[START OF SUPPLIED RECORDS]

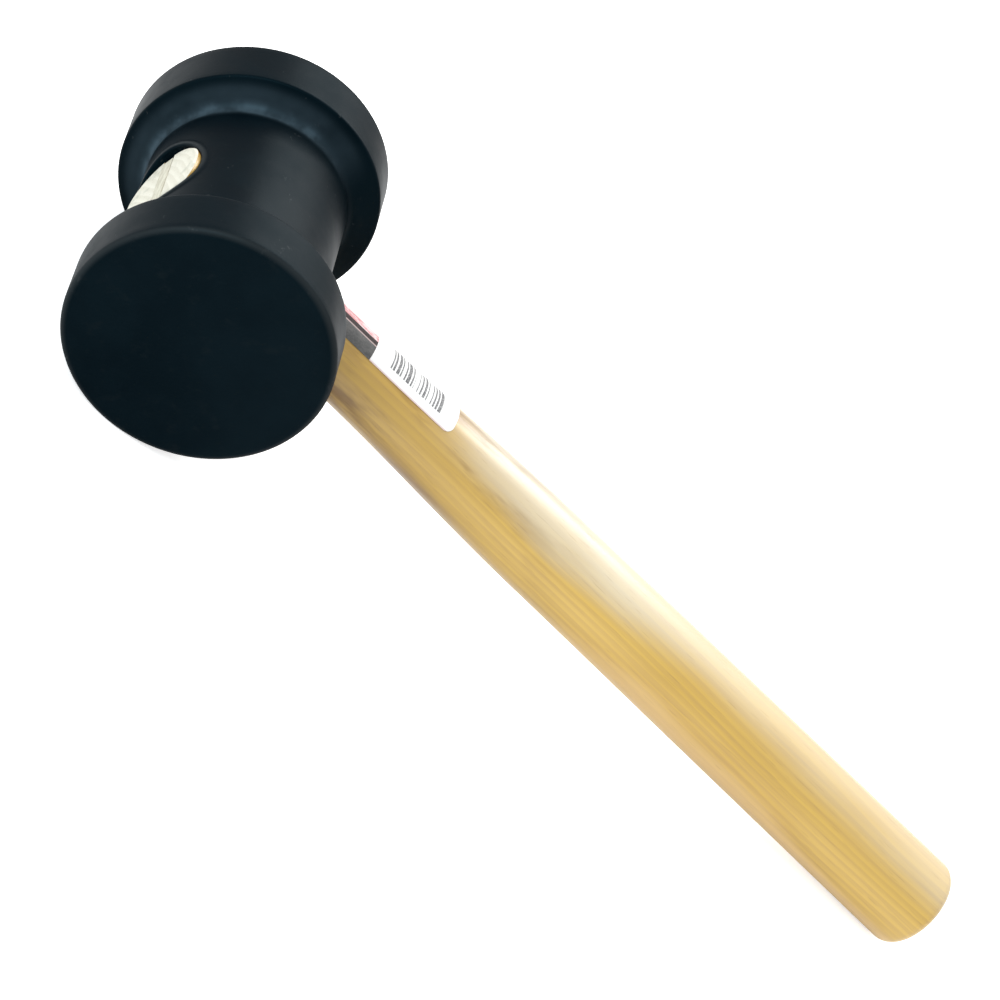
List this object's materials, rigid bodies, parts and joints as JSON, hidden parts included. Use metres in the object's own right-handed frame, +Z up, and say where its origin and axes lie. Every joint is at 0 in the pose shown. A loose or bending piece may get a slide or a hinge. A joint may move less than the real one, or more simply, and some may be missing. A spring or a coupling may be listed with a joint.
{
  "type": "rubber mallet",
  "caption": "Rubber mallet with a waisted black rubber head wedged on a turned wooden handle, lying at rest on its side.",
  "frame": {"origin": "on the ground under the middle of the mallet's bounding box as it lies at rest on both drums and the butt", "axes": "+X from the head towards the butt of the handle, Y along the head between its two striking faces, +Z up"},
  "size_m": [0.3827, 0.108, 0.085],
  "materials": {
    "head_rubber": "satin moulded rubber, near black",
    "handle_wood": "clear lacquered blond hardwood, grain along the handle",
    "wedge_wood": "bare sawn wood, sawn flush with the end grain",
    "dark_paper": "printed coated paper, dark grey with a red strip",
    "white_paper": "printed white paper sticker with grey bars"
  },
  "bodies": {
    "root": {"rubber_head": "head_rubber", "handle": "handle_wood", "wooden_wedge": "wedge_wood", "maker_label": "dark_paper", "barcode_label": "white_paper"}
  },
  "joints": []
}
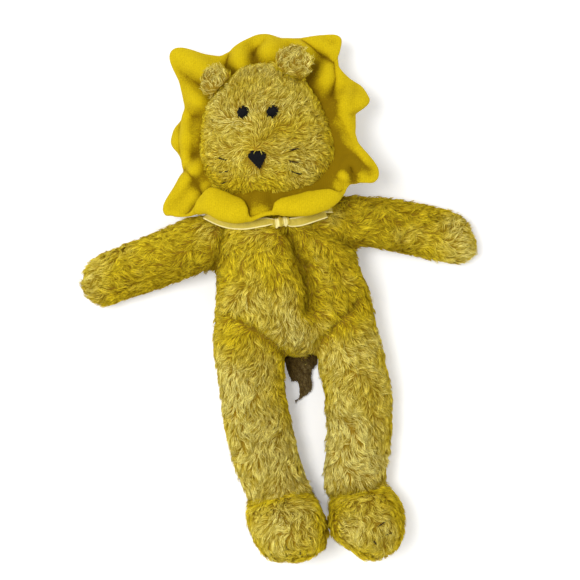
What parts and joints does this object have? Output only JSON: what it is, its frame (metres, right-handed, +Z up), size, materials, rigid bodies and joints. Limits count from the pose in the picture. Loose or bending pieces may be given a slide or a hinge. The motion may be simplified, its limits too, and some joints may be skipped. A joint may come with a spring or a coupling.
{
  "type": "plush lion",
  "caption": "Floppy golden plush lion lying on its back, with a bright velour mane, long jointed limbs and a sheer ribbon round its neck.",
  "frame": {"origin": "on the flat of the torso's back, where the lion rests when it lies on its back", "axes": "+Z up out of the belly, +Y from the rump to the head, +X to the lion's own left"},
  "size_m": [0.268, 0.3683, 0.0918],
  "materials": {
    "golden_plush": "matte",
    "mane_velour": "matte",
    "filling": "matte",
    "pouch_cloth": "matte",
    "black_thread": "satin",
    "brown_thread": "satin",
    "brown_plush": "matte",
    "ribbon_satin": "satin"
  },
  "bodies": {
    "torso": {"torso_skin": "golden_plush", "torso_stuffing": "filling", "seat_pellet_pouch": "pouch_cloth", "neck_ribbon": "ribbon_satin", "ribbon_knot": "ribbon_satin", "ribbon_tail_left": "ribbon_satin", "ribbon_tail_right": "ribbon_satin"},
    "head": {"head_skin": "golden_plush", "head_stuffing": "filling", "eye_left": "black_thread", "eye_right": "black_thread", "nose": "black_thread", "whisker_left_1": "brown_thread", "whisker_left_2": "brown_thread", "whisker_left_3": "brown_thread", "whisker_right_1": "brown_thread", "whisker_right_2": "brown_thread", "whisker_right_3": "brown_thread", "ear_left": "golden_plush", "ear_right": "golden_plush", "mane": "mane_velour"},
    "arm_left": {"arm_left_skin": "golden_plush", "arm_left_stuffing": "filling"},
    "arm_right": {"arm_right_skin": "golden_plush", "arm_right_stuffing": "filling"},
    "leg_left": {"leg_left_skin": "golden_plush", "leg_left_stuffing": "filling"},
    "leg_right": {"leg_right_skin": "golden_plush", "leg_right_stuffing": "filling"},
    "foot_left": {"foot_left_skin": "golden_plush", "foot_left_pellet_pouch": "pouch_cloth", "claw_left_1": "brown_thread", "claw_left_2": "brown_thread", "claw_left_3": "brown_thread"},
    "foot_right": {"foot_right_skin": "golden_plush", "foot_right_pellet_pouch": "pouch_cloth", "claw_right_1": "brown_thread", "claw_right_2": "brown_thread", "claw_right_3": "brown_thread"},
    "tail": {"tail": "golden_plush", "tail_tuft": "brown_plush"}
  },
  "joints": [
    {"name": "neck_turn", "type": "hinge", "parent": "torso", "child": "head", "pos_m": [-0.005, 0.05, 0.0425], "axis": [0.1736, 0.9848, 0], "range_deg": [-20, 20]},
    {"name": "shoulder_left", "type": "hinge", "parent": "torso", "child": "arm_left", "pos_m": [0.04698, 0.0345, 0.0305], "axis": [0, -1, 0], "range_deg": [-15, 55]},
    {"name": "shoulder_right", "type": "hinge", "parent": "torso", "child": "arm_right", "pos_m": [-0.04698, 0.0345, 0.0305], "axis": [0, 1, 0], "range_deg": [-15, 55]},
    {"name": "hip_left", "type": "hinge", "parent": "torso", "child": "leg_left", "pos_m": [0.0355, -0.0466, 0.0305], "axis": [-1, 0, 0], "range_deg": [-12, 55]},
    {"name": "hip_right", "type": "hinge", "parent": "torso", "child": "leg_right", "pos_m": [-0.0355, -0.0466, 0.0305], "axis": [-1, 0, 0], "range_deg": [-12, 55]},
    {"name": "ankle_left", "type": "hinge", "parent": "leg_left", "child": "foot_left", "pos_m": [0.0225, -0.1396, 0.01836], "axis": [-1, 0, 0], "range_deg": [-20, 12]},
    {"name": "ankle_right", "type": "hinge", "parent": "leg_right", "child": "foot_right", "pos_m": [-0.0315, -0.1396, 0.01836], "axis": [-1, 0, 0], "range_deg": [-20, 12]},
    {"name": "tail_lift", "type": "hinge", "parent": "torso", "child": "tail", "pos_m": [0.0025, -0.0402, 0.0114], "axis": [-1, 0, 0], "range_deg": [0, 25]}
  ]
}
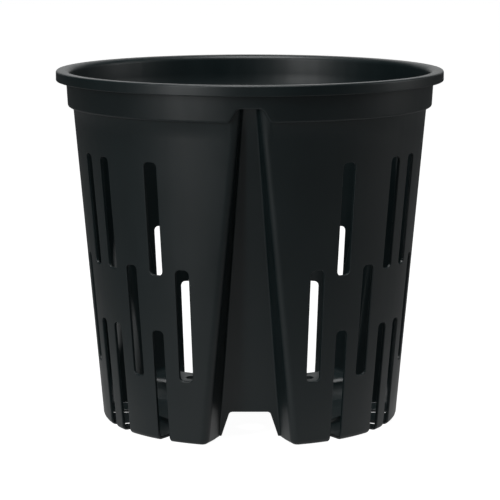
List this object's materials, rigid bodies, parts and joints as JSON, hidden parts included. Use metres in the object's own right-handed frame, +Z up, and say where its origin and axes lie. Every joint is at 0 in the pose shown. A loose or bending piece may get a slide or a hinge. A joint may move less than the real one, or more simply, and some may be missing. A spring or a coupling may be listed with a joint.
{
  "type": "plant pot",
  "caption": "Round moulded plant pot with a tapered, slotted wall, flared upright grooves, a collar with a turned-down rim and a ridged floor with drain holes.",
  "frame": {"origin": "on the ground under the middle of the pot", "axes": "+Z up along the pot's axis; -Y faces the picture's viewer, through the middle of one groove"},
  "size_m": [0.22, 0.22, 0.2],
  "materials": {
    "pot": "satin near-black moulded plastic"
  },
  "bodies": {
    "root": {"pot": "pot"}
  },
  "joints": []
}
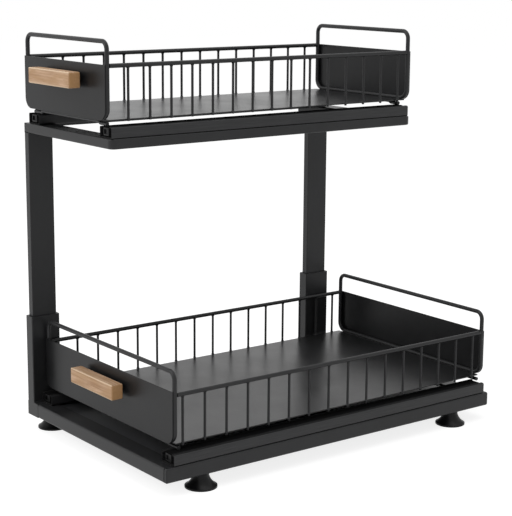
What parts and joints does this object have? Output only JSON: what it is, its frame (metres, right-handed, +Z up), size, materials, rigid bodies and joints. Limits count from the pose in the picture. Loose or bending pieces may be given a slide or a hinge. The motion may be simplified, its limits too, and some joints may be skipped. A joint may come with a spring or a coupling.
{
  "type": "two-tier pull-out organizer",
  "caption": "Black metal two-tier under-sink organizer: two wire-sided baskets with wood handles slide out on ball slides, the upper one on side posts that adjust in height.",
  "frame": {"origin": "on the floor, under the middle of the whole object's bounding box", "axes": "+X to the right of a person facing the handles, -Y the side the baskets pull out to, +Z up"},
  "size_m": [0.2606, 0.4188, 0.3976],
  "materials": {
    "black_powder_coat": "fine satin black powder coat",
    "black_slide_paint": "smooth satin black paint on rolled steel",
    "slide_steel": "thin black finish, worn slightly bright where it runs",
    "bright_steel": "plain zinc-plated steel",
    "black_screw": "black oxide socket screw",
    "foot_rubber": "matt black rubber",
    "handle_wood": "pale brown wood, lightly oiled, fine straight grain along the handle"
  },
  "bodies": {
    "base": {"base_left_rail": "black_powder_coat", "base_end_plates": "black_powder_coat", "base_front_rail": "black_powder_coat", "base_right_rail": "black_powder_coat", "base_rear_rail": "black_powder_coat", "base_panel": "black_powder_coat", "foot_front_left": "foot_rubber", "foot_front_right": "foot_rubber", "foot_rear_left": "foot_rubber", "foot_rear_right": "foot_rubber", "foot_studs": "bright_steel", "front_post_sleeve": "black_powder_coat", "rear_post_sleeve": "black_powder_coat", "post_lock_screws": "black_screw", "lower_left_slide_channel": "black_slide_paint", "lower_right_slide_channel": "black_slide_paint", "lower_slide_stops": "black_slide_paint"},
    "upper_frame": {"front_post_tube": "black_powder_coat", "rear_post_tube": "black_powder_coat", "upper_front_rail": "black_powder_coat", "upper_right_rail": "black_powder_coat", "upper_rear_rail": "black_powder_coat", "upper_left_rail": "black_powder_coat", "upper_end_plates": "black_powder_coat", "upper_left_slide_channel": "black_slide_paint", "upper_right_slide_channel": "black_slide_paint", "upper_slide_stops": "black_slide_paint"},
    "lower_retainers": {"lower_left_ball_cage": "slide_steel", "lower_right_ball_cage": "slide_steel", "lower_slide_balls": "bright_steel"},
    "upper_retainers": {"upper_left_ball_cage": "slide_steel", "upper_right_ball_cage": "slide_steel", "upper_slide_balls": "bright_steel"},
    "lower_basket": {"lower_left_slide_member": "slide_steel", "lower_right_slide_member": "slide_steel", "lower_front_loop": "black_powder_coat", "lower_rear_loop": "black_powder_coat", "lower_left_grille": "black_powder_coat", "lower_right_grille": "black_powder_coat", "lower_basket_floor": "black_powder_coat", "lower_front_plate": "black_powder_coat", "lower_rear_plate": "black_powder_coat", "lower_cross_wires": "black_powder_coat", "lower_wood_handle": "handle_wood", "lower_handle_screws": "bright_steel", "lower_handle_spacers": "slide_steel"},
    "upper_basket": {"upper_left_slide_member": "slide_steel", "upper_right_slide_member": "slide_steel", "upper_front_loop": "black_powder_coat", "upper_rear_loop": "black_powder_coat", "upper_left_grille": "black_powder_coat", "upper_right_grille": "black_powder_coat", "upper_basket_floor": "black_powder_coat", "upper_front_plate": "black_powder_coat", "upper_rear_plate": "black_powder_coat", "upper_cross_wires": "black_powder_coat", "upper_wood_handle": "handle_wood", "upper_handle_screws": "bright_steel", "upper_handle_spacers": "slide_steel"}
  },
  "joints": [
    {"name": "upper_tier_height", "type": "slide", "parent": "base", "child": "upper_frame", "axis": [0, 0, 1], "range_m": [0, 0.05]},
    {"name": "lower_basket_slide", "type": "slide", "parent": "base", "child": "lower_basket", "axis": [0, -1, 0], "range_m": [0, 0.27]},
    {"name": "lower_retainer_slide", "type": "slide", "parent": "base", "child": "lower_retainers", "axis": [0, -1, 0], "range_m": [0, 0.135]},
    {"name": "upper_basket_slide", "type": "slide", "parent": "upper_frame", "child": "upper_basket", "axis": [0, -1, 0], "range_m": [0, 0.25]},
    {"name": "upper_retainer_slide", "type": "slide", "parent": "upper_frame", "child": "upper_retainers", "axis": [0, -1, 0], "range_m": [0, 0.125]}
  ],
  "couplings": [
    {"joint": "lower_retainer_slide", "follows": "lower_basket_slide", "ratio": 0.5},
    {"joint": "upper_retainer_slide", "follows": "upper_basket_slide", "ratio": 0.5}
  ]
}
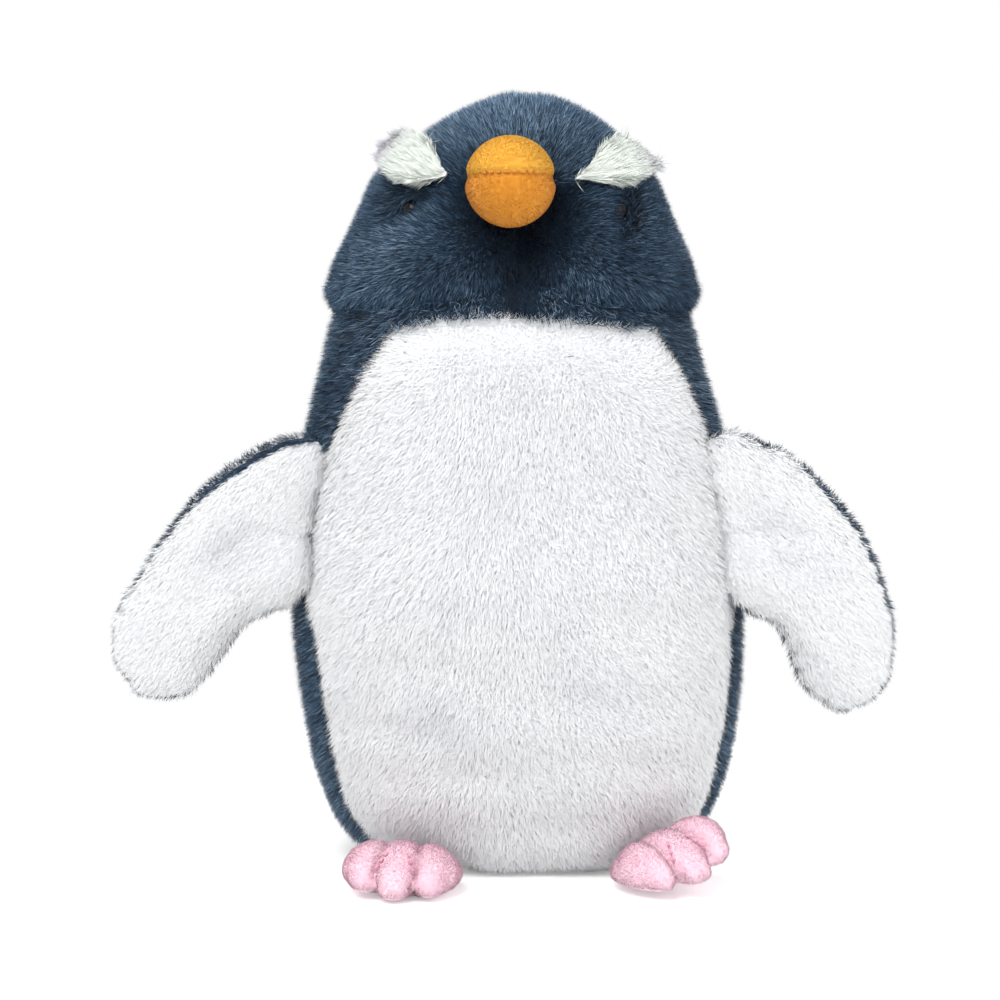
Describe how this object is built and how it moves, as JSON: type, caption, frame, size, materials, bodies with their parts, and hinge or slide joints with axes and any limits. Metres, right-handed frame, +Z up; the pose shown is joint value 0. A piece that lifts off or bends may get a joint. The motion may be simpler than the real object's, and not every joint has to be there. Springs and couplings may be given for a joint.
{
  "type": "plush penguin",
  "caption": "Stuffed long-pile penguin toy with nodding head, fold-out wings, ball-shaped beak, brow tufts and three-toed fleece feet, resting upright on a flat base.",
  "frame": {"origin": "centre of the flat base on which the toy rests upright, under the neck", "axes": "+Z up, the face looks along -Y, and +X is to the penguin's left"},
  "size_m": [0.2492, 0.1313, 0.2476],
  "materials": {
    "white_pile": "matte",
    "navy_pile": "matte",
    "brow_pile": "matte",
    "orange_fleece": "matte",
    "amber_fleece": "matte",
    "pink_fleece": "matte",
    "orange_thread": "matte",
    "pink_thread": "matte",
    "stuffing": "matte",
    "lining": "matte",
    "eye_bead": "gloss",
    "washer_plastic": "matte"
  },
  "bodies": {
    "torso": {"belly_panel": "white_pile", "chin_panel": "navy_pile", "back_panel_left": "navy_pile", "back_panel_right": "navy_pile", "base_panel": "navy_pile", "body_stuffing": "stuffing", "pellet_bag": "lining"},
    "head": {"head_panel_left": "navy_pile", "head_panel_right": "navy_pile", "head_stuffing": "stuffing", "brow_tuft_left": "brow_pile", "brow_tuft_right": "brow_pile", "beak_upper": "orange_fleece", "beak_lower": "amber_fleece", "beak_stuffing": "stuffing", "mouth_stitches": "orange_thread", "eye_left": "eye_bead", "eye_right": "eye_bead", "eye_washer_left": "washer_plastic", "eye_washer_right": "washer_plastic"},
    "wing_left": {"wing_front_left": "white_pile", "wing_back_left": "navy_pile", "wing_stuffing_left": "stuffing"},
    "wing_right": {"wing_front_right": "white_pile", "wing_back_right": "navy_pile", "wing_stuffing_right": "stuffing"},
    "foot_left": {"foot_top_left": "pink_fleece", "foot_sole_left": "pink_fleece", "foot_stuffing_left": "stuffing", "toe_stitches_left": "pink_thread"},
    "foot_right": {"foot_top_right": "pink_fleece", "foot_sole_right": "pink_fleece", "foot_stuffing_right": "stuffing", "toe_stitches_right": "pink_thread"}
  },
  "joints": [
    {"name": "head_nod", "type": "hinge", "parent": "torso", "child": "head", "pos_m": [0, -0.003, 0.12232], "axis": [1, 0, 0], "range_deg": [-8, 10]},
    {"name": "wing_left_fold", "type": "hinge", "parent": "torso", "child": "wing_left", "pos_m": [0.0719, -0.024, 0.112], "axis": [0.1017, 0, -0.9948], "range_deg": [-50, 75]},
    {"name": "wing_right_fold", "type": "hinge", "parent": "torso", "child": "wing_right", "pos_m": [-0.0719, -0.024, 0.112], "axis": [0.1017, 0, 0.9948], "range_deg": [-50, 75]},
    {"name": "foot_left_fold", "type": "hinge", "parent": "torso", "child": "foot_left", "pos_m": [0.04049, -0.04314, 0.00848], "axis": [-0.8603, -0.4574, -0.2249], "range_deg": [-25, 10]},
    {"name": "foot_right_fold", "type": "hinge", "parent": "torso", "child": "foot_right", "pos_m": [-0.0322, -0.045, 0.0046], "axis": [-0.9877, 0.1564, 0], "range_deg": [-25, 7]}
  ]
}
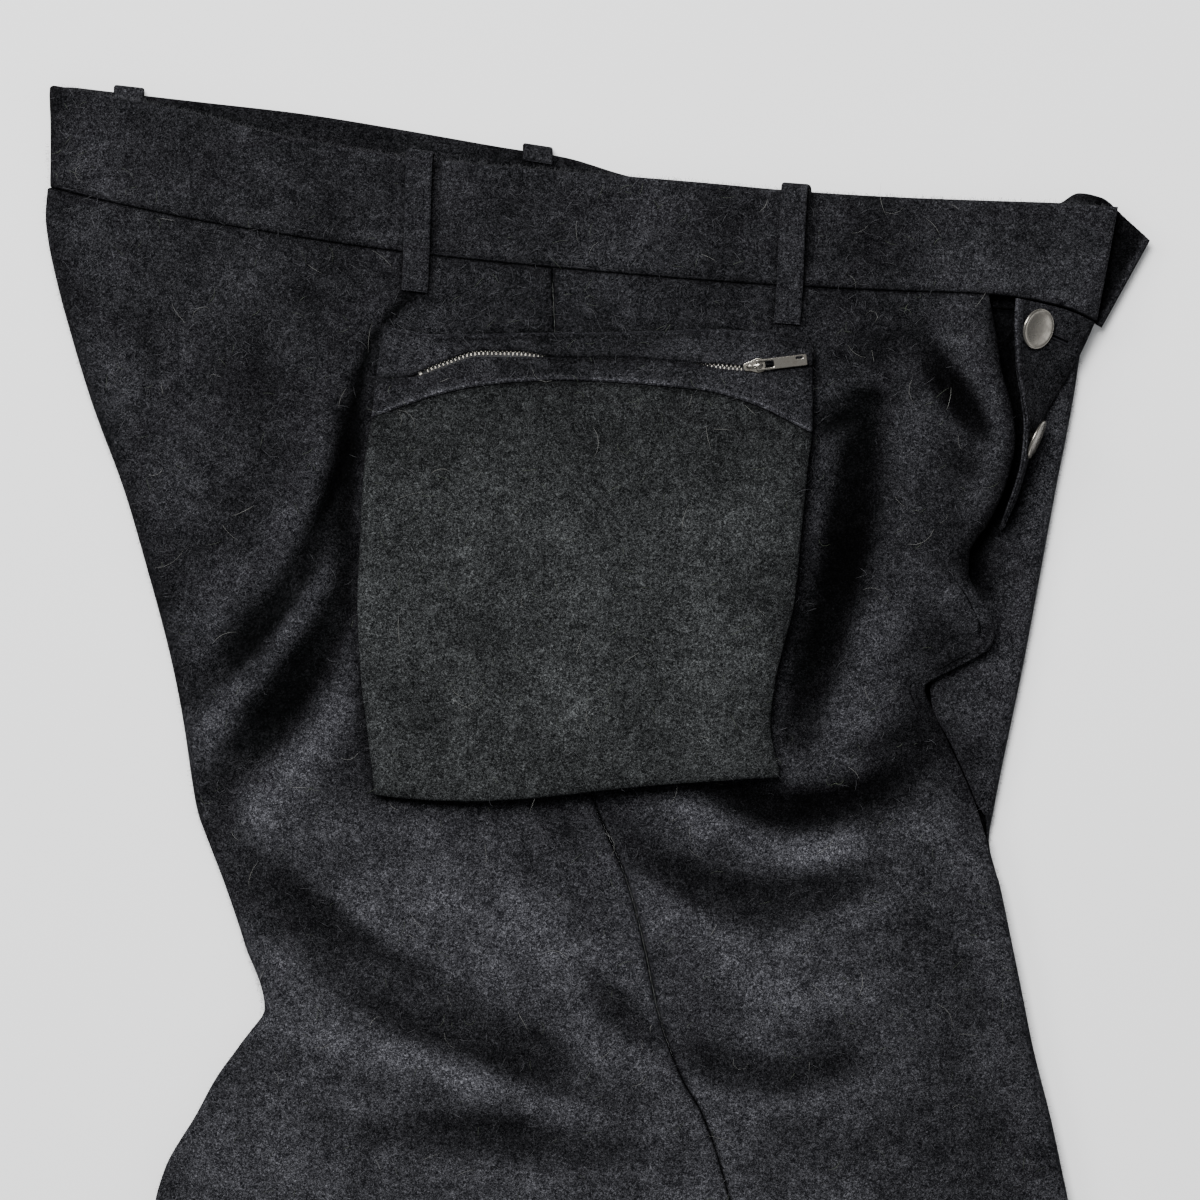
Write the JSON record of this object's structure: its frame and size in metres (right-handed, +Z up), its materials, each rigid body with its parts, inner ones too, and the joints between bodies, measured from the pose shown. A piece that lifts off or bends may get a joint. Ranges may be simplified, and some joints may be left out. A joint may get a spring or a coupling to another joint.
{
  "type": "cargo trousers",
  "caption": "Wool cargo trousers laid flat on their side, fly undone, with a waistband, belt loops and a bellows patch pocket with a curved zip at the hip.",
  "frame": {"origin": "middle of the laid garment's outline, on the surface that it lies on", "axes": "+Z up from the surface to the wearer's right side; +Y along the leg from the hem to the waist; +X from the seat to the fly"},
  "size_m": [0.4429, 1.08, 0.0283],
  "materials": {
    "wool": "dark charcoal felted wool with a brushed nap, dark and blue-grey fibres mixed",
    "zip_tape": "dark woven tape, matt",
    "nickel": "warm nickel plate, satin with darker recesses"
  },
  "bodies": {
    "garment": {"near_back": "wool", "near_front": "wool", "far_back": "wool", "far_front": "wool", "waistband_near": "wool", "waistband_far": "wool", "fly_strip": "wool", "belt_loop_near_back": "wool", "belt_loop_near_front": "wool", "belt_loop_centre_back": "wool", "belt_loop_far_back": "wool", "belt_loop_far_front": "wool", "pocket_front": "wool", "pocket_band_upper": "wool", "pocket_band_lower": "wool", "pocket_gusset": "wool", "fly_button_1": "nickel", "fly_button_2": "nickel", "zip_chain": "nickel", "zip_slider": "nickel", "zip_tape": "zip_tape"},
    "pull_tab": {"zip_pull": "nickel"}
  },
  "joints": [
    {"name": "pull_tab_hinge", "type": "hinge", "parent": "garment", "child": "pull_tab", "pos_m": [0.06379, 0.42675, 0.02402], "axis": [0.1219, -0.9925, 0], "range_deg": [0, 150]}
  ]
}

[END OF SUPPLIED RECORDS]

▸ GOAL
From the "Write the JSON" line to the close of the listing, restate each line word for word.

▸ EXERCISE ANSWER
Write the JSON record of this object's structure: its frame and size in metres (right-handed, +Z up), its materials, each rigid body with its parts, inner ones too, and the joints between bodies, measured from the pose shown. A piece that lifts off or bends may get a joint. Ranges may be simplified, and some joints may be left out. A joint may get a spring or a coupling to another joint.
{
  "type": "cargo trousers",
  "caption": "Wool cargo trousers laid flat on their side, fly undone, with a waistband, belt loops and a bellows patch pocket with a curved zip at the hip.",
  "frame": {"origin": "middle of the laid garment's outline, on the surface that it lies on", "axes": "+Z up from the surface to the wearer's right side; +Y along the leg from the hem to the waist; +X from the seat to the fly"},
  "size_m": [0.4429, 1.08, 0.0283],
  "materials": {
    "wool": "dark charcoal felted wool with a brushed nap, dark and blue-grey fibres mixed",
    "zip_tape": "dark woven tape, matt",
    "nickel": "warm nickel plate, satin with darker recesses"
  },
  "bodies": {
    "garment": {"near_back": "wool", "near_front": "wool", "far_back": "wool", "far_front": "wool", "waistband_near": "wool", "waistband_far": "wool", "fly_strip": "wool", "belt_loop_near_back": "wool", "belt_loop_near_front": "wool", "belt_loop_centre_back": "wool", "belt_loop_far_back": "wool", "belt_loop_far_front": "wool", "pocket_front": "wool", "pocket_band_upper": "wool", "pocket_band_lower": "wool", "pocket_gusset": "wool", "fly_button_1": "nickel", "fly_button_2": "nickel", "zip_chain": "nickel", "zip_slider": "nickel", "zip_tape": "zip_tape"},
    "pull_tab": {"zip_pull": "nickel"}
  },
  "joints": [
    {"name": "pull_tab_hinge", "type": "hinge", "parent": "garment", "child": "pull_tab", "pos_m": [0.06379, 0.42675, 0.02402], "axis": [0.1219, -0.9925, 0], "range_deg": [0, 150]}
  ]
}